Конечно, это будет признание собственного бессилия, ничтожности, потерянности, но, по крайней мере, это будет признание. И тогда я стану Иудой для самого же себя.
IIIВ школе нам задавали внеклассное чтение на лето. Помню, как, лёжа на отцовской тахте, читал «Преступление и наказание» Достоевского. Раскольников приходит к следователю, Порфирию Петровичу, и от панического страха быть раскрытым покрывается чудовищной испариной. Помню, как потел сам.
Сейчас, перед райотделом полиции, мои ощущения как в детстве. Тот же крупнокалиберный пот на лице. Те же бледные, нервно подёргивающиеся щёки. Те же испуганные, ввалившиеся глаза. И апдайковская мысль в мозгу: «Беги, кролик, беги!». Не знал, что шаги к признанию будут такими сложными.
Я уже был здесь. В райотделе полиции, где, кажется, всё залито высохшей кровью. Тогда меня вызвали после того, как я обратился в больницу с черепно-мозговой травмой. Допрашивал следователь Макаров. К нему и пойду.
Ступаю по бледно-розовому «мраморному» полу. Как и в прошлый раз, хрипя, тяжело поднимаюсь по ступеням. На двери покосившиеся цифры 16. Ещё сильнее покрываюсь испариной. Словно тяжёлобольной, который вот-вот умрёт от лихорадки.
«Отче наш, Иже еси на небесех! Да святится имя Твое, да приидет Царствие Твое…». Меня учила читать молитву бабушка. Когда я был маленьким, она говорила мне: «Данечка, если тебе тяжело, помолись Господу. Он поможет, Он всё видит…». Без молитвы мне не переступить порог, не решиться. Моё сердце работает, как трансформаторная будка. Я сотрясаюсь от вибрации.

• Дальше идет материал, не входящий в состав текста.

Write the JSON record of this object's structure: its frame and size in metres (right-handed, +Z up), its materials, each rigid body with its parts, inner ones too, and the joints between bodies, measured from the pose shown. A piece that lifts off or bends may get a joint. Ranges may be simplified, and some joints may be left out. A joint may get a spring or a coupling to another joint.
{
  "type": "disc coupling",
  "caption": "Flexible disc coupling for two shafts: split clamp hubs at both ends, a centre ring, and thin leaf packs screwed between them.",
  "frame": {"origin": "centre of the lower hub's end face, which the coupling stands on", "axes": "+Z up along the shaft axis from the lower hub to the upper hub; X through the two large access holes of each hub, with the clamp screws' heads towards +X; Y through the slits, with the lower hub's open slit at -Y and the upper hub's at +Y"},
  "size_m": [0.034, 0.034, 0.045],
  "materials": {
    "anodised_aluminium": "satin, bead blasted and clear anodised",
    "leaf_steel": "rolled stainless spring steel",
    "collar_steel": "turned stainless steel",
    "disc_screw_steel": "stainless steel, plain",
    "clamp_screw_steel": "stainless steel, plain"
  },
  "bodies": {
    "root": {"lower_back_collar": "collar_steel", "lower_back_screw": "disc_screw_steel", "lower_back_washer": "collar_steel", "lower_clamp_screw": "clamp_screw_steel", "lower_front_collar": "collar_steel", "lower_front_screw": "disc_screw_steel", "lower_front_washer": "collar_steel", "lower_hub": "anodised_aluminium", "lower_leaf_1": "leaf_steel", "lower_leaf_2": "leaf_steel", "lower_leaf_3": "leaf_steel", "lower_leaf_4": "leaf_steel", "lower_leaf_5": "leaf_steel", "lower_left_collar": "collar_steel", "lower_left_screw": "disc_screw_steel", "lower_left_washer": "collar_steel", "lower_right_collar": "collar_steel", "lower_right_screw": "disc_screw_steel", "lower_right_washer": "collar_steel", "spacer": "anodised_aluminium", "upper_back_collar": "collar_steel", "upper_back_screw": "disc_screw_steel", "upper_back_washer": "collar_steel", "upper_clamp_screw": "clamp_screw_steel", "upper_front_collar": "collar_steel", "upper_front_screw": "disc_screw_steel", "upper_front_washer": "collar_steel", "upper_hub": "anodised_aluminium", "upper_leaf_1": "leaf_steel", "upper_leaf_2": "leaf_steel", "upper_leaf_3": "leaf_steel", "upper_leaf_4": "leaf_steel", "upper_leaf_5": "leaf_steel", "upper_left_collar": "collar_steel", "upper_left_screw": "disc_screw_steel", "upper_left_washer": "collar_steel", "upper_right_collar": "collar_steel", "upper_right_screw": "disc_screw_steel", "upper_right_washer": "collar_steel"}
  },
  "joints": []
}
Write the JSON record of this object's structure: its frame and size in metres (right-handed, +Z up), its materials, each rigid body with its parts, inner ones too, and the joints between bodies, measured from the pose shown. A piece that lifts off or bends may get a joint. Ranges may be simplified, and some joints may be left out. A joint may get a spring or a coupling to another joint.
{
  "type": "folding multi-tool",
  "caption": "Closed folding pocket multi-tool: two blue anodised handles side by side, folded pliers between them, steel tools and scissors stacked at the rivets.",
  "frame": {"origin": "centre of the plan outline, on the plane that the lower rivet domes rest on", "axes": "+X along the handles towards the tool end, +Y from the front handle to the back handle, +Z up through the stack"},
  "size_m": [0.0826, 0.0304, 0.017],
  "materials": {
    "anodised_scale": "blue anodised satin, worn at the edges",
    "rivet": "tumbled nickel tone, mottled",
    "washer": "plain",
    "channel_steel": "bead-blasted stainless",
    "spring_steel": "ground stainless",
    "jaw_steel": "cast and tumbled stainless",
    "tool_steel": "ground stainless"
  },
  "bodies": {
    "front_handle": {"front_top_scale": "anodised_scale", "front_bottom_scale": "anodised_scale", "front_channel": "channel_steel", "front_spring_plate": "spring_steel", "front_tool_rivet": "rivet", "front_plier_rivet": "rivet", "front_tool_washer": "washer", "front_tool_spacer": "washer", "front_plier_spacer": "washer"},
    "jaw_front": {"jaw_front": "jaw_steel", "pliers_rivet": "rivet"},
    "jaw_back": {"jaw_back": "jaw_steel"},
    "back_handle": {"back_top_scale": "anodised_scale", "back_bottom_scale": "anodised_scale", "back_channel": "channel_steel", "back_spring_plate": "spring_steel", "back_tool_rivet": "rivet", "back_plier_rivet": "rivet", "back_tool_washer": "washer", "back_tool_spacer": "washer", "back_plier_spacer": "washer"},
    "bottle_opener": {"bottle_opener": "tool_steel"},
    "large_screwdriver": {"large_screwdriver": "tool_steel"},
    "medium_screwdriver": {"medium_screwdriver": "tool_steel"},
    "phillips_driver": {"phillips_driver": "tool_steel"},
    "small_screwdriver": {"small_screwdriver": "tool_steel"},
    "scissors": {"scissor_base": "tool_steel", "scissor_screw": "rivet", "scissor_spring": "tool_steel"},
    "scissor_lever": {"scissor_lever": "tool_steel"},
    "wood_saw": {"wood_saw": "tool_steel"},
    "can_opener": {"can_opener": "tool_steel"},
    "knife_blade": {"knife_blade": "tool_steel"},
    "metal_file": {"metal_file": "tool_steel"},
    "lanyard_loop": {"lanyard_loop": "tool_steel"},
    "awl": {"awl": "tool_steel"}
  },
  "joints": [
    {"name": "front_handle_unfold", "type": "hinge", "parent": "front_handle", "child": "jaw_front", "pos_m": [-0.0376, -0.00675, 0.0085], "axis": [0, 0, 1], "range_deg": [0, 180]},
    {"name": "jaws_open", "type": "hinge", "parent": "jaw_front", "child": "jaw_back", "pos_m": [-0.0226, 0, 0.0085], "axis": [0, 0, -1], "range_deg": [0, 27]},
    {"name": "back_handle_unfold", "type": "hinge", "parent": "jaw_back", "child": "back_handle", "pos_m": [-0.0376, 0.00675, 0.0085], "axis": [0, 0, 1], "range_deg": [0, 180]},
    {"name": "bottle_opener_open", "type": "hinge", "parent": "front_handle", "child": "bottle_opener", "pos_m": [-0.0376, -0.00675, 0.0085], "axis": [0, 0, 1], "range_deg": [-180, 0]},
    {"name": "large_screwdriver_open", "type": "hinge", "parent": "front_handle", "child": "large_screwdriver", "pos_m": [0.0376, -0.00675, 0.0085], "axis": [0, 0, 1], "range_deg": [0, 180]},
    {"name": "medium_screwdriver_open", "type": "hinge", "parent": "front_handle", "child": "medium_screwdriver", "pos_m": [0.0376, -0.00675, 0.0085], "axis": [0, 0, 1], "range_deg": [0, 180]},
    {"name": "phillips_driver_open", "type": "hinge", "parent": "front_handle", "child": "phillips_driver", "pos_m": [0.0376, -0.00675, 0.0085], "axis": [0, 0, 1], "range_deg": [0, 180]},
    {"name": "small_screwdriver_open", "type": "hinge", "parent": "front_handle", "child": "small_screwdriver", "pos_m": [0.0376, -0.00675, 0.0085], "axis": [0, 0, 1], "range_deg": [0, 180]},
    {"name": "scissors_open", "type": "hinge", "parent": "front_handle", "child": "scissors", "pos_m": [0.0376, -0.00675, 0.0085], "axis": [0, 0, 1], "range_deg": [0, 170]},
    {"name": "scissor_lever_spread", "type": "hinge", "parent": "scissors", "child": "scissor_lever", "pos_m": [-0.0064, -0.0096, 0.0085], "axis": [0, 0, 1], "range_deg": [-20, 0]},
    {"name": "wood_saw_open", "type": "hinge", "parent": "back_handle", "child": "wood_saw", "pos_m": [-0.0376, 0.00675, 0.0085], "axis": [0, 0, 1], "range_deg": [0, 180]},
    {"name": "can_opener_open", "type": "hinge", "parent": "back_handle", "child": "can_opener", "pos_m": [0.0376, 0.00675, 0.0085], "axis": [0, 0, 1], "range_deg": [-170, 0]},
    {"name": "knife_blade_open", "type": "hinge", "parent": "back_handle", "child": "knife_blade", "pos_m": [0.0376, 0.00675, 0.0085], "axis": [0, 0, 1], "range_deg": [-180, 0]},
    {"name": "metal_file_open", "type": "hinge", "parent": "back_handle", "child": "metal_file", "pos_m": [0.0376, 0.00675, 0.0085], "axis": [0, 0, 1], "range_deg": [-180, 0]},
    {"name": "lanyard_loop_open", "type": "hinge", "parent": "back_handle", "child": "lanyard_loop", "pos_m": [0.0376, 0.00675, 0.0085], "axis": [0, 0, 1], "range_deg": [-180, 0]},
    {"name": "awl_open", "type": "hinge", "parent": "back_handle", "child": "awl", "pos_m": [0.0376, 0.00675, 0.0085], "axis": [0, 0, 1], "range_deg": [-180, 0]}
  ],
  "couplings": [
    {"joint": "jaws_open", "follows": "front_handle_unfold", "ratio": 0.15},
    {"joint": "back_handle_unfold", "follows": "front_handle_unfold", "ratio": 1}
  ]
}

Момент, когда я берусь за дверную ручку и толкаю дверь, кажется мне вечностью. Для полноты ощущения не хватает разве что хронологии жизни, проносящейся перед глазами.
— Д-д-д-добрый день! — заикаясь, бормочу я.
— Вы к кому, молодой человек? — окидывает меня взглядом молодящийся, седовласый мужчина в форме.
— М-м-мне Макарова… надо бы… следователя…
— По особо важным делам? — этого я не знал. — Алексея Ивановича?
— Наверное…
Он медленно встаёт из-за стола. Прочищает свои гуцульские усы, похожие на лохматые сосульки, и подходит ко мне. Я едва стою на ногах.
— По какому вопросу? — спрашивает седовласый.
— Надо, очень надо, — запинаюсь я.
— Ну, если надо, — он как-то тепло, по-отечески улыбается, — то предоставим.
Он запирает кабинет. Поднимается по лестнице. Проходит вглубь коридора третьего этажа. Я ползу за ним. Мы останавливаемся у лакированной деревянной двери с именной табличкой.
— Что с вами? Вам дурно? — седовласый с беспокойством смотрит на меня.
— Нет, — я сглатываю накативший ком, — жарко.
— Да, сегодня жарко, — он стучится в дверь и, дождавшись ответа, заглядывает внутрь. — Алексей Иванович, к вам пришли. Можно?
— Заходите, — из-за двери раздаётся властный голос.
Седовласый кивает мне головой и пропускает в кабинет. Заходит следом.
Обстановка куда лучше, чем в шестнадцатом кабинете. На чёрном столе — ноутбук. Под потолком — белый кондиционер. На застеклённых полках шкафов — вымпелы, флажки, глобус, оружие и груды папок.
Макарова я узнал сразу. Те же аккуратно подстриженные усики и уверенная стать. Волосы чёрные, как смоль, но на висках пробивается едва заметная седина. Впрочем, она придаёт ему благородства.
Макаров смотрит на меня, потом на седовласого:
— Спасибо, вы свободны. — Вновь обращается ко мне. — Какими судьбами к нам, Даниил?
Он жёстко произносит моё имя. И эта жёсткость пугает даже больше, чем то, что он его знает.
— П-п-простите? — вновь заикаюсь я.
— Какими судьбами, Даниил? Что ж тут непонятного? — он встаёт из-за стола.